Q-ARVD: 量化自回归视频扩散模型

摘要

自回归视频扩散模型（ARVDs）已成为流式视频生成的一种有前景的架构，为实时交互式视频生成和世界建模铺平了道路。尽管潜力巨大，但ARVDs高昂的推理成本仍是实际部署的主要障碍，因此模型量化成为提升效率的自然方向。然而，针对ARVDs的量化研究尚未充分展开。实证分析表明，直接沿用为标准扩散Transformer设计的现成量化方案应用于ARVDs会导致次优性能，这揭示了其与双向扩散模型截然不同的量化特性。本文中，我们识别出量化ARVDs面临的两大关键挑战：挑战一：帧间量化敏感性极度不均衡。自回归生成过程中的误差累积会导致各帧的量化敏感性呈现严重偏态分布，遵循指数式衰减模式。挑战二：权重中显著且异质的异常值模式。权重分布中存在显著的异常值通道，其模式在不同层类型和模块深度间差异巨大。为解决上述问题，我们提出Q-ARVD，一个用于精确量化ARVDs的新框架。措施一：针对帧间敏感性极度不均衡问题，Q-ARVD在量化目标中引入最终质量感知的帧加权机制。措施二：为防止异质异常值导致性能退化，Q-ARVD引入异常值感知的自适应双尺度量化，可自动检测任意层中异常值通道的存在与数量，并将其隔离以保护正常通道。大量实验证明了Q-ARVD的优越性。

English

Autoregressive video diffusion models (ARVDs) have emerged as a promising architecture for streaming video generation, paving the way for real-time interactive video generation and world modeling.
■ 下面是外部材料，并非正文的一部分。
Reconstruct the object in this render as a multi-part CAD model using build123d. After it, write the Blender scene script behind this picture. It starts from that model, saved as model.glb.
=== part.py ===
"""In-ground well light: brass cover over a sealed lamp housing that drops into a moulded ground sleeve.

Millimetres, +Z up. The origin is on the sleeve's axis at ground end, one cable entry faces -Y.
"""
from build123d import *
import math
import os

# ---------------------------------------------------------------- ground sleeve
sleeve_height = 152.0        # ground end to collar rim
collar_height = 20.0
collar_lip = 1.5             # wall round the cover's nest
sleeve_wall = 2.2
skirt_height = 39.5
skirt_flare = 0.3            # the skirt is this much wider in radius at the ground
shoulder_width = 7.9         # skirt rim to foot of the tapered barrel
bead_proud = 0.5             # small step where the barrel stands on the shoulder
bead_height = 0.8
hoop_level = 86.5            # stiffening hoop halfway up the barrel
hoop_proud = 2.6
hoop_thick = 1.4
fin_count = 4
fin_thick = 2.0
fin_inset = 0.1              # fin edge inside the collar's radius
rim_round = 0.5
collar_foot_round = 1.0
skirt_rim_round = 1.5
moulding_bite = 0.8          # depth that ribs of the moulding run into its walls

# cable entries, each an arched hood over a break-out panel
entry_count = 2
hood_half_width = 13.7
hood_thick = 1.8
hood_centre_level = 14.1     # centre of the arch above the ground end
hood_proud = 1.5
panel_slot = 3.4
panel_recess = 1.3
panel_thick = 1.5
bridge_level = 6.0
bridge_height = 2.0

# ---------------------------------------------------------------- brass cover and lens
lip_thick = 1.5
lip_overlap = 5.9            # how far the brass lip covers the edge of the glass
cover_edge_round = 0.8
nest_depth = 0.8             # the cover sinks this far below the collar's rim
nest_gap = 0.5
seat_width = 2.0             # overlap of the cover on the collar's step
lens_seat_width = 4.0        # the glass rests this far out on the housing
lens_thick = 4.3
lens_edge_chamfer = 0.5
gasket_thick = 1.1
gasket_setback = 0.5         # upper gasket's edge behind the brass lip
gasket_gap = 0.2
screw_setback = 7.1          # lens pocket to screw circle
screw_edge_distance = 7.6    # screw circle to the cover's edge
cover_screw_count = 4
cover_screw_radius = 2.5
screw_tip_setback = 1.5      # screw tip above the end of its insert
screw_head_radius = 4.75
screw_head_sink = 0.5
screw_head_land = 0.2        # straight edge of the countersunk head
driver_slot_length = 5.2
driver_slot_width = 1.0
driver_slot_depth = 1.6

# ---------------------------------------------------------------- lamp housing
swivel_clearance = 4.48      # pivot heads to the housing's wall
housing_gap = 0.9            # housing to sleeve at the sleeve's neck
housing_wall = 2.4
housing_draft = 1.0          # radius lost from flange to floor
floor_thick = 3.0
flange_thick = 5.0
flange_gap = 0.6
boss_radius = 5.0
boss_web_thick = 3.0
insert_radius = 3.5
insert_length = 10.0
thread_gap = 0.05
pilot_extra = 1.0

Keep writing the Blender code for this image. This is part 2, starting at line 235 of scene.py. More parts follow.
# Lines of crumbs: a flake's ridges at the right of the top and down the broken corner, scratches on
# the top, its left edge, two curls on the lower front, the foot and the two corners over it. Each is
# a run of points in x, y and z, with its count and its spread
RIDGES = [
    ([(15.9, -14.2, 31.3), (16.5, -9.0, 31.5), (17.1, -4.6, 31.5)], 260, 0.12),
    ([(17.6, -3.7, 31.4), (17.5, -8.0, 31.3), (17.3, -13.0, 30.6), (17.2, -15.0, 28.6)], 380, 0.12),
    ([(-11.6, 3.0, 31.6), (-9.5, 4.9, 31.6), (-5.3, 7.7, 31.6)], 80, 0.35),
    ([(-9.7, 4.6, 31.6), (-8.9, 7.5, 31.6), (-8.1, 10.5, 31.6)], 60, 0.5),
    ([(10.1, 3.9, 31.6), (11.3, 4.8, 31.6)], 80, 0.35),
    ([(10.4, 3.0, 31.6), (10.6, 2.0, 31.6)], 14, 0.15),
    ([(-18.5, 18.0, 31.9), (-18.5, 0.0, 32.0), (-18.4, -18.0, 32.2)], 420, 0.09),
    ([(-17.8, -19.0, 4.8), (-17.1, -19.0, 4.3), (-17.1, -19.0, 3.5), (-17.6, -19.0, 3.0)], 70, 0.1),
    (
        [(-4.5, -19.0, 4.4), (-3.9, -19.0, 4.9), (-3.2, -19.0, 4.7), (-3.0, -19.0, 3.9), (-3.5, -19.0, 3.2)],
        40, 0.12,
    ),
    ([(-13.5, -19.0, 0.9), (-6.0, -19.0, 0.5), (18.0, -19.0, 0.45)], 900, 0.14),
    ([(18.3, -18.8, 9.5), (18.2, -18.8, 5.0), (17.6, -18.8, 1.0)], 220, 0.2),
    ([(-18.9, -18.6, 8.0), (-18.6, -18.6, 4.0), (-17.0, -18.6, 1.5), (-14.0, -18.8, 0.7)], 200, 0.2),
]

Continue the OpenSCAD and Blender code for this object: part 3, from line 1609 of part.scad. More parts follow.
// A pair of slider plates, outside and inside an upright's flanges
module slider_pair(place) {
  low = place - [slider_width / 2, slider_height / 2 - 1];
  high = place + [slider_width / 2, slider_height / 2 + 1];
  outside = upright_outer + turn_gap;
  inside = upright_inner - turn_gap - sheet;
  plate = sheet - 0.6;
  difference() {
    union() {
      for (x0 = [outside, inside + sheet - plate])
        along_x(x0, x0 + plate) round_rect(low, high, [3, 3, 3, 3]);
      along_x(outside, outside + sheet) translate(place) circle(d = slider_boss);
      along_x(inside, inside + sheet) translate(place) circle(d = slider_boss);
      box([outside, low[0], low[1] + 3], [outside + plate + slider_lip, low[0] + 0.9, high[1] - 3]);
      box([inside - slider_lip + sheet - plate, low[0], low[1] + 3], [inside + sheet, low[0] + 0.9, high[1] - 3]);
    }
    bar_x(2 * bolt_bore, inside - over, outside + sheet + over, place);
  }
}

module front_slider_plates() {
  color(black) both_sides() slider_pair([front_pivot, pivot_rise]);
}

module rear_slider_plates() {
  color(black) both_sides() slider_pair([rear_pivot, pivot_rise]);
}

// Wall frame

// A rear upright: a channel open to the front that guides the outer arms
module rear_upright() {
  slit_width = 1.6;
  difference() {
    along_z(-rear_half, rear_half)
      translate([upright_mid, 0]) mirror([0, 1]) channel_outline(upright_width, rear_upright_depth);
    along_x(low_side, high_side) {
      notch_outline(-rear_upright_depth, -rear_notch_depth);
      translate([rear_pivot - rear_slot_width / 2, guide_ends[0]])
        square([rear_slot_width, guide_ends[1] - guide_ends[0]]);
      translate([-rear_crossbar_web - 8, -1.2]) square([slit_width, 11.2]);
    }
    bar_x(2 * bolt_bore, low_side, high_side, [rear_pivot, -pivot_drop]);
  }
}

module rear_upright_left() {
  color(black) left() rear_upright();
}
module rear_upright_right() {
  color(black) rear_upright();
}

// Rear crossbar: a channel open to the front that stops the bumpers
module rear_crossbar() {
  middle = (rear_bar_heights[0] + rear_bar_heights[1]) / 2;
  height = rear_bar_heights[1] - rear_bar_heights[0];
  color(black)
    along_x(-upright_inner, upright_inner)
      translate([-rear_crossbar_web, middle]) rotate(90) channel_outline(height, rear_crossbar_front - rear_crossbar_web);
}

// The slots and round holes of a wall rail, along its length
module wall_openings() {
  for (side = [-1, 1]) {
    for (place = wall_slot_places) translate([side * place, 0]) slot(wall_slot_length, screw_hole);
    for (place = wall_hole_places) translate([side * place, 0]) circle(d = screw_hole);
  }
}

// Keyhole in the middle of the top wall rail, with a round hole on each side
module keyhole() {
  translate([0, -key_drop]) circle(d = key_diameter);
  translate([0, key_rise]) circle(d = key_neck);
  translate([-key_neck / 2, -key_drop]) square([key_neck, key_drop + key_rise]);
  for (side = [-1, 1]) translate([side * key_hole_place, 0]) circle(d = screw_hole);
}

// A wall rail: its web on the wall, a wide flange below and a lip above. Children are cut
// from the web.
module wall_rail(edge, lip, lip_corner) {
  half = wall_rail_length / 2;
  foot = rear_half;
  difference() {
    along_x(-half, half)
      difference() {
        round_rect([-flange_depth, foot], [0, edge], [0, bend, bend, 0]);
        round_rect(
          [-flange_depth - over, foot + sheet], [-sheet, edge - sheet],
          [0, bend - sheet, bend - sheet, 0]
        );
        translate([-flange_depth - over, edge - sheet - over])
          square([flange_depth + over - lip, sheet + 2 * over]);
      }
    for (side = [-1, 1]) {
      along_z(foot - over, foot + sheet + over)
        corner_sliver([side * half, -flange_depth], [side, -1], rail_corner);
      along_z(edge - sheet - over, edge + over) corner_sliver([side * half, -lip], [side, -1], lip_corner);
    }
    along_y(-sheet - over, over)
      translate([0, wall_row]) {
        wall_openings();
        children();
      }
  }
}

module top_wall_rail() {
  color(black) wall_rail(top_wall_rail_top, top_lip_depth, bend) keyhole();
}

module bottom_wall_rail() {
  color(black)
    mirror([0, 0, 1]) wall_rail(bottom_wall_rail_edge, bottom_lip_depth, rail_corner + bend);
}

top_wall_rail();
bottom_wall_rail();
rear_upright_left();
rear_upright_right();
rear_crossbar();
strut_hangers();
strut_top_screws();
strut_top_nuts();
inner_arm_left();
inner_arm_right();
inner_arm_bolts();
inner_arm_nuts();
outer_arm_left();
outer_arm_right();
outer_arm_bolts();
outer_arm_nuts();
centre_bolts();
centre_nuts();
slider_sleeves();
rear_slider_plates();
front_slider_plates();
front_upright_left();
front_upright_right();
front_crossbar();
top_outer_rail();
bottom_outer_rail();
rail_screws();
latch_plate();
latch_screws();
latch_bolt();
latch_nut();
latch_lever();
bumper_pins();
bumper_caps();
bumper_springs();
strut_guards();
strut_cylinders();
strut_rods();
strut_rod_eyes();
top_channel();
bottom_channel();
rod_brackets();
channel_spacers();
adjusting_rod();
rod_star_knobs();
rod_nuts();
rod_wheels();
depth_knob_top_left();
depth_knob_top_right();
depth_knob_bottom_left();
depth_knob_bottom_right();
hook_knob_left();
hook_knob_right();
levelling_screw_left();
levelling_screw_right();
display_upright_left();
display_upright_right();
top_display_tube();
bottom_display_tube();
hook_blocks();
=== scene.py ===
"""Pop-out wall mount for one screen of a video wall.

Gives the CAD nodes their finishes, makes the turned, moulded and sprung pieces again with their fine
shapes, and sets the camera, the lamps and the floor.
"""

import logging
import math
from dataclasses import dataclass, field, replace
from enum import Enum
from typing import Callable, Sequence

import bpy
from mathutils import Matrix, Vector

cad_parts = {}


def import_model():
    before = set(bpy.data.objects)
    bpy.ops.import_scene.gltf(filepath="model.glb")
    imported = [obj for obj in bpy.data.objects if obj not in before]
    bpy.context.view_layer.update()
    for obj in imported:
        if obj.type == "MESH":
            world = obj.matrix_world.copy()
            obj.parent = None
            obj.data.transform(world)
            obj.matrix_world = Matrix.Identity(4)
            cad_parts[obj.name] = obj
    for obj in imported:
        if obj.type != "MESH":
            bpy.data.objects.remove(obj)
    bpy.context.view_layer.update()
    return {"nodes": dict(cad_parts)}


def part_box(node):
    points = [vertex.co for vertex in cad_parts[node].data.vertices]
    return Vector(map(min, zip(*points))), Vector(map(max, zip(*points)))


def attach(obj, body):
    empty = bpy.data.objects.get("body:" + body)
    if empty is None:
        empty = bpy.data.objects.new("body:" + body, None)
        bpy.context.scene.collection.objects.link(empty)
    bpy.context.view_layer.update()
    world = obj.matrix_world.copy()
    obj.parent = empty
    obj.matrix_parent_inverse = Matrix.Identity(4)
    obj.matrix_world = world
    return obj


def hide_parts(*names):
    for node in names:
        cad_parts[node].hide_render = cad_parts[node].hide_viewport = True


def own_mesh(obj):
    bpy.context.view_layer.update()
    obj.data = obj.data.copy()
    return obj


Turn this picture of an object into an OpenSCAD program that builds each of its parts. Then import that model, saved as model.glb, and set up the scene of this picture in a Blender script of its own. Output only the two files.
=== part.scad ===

Despite their potential, the substantial inference cost of ARVDs remains a major obstacle to practical deployment, making model quantization a natural direction for improving efficiency. However, quantization for ARVDs remains largely unexplored. Our empirical analysis shows that directly applying existing quantization schemes developed for standard diffusion transformers to ARVDs leads to suboptimal performance, revealing quantization behaviors that differ from those observed in bidirectional diffusion models. In this paper, we identify two critical challenges in quantizing ARVDs: (C1) Highly unbalanced frame-wise quantization sensitivity. Error accumulation during autoregressive generation can induce severely skewed quantization sensitivity across frames, following an exponential-like decay pattern. (C2) Prominent and heterogeneous outlier patterns in weights. Weight distributions exhibit pronounced outlier channels, whose patterns vary substantially across layer types and block depths. To address these issues, we propose Q-ARVD, a novel framework for accurate ARVD quantization. (S1) To tackle the highly unbalanced frame-wise sensitivity, Q-ARVD incorporates a final-quality aware frame-weighting mechanism into the quantization objective. (S2) To prevent heterogeneous outliers from degrading performance, Q-ARVD introduces an outlier-aware adaptive dual-scale quantization, which automatically detects the presence and quantity of outlier channels for an arbitrary layer, and isolates them to protect normal channels. Extensive experiments demonstrate the superiority of Q-ARVD.